What a computer is to me, is it's the most remarkable tool we've ever come up with. It's the equivalent of a bicycle for our minds. — Steve Jobs
Take a journey with me through London travelling from point A, the London Eye, to point B, the Imperial War Museum. Walking the journey takes roughly 21 minutes. But change our mode of locomotion to a bicycle and the journey takes roughly 8 minutes. Approximately a 62% increase in efficiency. Computers do a similar thing for our minds and creativity. Tasks which once took humans hours, computers do with blazing precision and speed. That efficiency can be leveraged each day to compound improvements in our everyday lives.

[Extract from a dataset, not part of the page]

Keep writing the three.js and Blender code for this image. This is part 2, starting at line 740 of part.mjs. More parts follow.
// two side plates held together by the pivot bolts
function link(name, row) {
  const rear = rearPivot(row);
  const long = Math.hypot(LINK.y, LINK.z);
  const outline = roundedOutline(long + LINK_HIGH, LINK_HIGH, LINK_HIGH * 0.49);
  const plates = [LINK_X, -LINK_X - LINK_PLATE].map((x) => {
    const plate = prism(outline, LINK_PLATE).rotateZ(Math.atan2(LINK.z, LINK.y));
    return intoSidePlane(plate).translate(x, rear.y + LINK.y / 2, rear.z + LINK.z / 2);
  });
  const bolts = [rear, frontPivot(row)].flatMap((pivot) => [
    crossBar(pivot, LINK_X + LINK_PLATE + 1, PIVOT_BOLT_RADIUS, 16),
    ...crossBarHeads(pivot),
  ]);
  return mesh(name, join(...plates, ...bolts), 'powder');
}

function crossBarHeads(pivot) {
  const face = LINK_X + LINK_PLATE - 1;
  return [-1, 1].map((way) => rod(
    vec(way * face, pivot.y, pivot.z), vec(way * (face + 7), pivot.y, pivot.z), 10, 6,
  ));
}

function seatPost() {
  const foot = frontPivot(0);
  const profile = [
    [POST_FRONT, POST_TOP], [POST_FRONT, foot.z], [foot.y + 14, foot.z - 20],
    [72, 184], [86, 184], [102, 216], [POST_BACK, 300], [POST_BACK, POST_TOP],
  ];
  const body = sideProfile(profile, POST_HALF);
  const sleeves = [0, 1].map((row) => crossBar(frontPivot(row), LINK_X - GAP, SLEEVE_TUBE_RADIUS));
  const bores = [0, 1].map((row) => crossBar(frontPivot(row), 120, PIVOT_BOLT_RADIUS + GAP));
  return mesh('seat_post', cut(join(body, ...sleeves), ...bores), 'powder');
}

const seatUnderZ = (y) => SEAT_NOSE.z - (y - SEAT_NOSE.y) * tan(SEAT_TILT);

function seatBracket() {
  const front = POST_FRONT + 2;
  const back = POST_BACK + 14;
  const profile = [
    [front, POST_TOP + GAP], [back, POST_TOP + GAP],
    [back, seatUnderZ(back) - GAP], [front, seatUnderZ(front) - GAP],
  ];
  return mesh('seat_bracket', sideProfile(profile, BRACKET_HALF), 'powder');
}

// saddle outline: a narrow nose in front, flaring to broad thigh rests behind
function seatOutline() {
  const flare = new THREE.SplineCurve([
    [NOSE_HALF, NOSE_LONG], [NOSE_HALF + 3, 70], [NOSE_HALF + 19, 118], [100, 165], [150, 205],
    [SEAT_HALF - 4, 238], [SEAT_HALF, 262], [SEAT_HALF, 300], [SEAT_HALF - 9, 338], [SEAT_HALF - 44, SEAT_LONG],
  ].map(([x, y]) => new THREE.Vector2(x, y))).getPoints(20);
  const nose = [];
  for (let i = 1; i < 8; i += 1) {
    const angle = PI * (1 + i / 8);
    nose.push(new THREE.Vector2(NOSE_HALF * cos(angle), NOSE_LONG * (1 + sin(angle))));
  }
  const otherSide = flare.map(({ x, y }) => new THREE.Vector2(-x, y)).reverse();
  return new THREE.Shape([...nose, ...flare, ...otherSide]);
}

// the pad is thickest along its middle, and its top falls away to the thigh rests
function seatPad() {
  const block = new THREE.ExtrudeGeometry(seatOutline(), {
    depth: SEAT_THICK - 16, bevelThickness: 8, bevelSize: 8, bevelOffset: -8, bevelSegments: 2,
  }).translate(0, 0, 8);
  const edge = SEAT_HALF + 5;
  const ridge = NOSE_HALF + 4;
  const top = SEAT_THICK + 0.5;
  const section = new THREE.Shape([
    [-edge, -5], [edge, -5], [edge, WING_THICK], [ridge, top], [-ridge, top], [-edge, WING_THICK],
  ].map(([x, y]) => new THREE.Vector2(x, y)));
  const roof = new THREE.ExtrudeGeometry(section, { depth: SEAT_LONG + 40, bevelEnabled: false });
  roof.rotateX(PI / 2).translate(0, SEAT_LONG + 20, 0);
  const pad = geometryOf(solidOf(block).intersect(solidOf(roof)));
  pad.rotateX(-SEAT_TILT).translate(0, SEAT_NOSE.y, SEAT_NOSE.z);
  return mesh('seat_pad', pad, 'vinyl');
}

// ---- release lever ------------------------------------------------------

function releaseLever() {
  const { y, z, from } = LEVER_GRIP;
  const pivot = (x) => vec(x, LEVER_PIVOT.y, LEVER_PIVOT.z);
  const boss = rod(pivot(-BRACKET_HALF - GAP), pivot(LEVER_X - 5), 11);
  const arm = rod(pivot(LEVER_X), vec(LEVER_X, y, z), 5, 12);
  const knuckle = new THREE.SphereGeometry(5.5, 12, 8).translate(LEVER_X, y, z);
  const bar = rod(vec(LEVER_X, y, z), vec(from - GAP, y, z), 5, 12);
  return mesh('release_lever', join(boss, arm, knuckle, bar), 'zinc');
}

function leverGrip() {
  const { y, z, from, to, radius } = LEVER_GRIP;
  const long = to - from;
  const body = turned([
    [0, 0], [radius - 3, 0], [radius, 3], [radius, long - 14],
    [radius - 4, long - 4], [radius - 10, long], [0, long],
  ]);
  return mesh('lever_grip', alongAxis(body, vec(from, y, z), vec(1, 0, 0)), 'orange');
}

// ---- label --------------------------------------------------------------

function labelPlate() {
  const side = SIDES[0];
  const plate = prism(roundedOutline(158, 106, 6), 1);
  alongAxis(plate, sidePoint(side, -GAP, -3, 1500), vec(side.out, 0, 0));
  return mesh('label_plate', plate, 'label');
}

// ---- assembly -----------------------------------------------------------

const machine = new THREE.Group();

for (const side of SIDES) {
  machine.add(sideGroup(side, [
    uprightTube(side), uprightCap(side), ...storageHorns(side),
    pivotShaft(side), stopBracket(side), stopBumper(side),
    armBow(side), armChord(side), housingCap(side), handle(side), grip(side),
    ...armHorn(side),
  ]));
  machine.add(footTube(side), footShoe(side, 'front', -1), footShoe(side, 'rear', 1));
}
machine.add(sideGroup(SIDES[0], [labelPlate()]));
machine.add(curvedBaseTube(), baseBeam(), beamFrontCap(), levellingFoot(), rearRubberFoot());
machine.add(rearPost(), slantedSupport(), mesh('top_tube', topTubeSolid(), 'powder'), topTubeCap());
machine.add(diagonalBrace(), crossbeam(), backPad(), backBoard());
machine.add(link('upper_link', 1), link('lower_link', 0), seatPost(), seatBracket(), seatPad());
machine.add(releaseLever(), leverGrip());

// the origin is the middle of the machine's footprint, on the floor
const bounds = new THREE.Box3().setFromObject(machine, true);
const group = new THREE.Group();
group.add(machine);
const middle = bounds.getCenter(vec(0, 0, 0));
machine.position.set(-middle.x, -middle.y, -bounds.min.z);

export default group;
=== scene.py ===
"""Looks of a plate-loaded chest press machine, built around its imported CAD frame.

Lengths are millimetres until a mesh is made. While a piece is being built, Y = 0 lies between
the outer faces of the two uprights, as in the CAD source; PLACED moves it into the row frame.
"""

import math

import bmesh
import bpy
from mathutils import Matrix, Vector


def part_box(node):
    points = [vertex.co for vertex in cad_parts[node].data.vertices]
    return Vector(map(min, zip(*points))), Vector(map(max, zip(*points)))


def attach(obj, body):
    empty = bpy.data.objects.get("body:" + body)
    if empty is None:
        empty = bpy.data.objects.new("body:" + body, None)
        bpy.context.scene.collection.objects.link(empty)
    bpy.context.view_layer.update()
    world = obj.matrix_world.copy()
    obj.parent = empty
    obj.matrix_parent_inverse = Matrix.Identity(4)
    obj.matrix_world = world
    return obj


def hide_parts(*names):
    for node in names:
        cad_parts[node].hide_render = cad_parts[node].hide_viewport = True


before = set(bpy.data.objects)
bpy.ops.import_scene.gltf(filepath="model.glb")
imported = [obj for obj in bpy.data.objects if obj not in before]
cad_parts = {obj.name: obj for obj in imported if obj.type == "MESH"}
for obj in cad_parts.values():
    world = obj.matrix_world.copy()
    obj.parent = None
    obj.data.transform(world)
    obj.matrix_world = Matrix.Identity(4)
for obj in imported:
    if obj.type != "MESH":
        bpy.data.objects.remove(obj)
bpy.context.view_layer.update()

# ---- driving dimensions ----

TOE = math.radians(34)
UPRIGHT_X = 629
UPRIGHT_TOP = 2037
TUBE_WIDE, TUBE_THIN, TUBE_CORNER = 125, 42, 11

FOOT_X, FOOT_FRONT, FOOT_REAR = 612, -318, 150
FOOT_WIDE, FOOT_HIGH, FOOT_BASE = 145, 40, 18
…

In “Computer as Paint Brush” Mitchel Resnick reimagined the way we might use our devices. Instead of portable televisions to consume entertainment, thinking of them as an artist’s paint brush opens new possibilities. Restoring them back into powerful bicycles for the mind as originally envisaged. Facilitating exploration by placing us back into creative spaces. Giving us opportunities to be more than hamsters on a wheel.
Powerful devices in our pocket and an “app for that” create the opportunity for positive societal change. Synthesising learning, creating code, video editing, drawing new illustrations… it’s energising. We can create works and monuments our nomadic ancestors couldn’t begin to dream of. Changing our world for the better is creation, not consumption.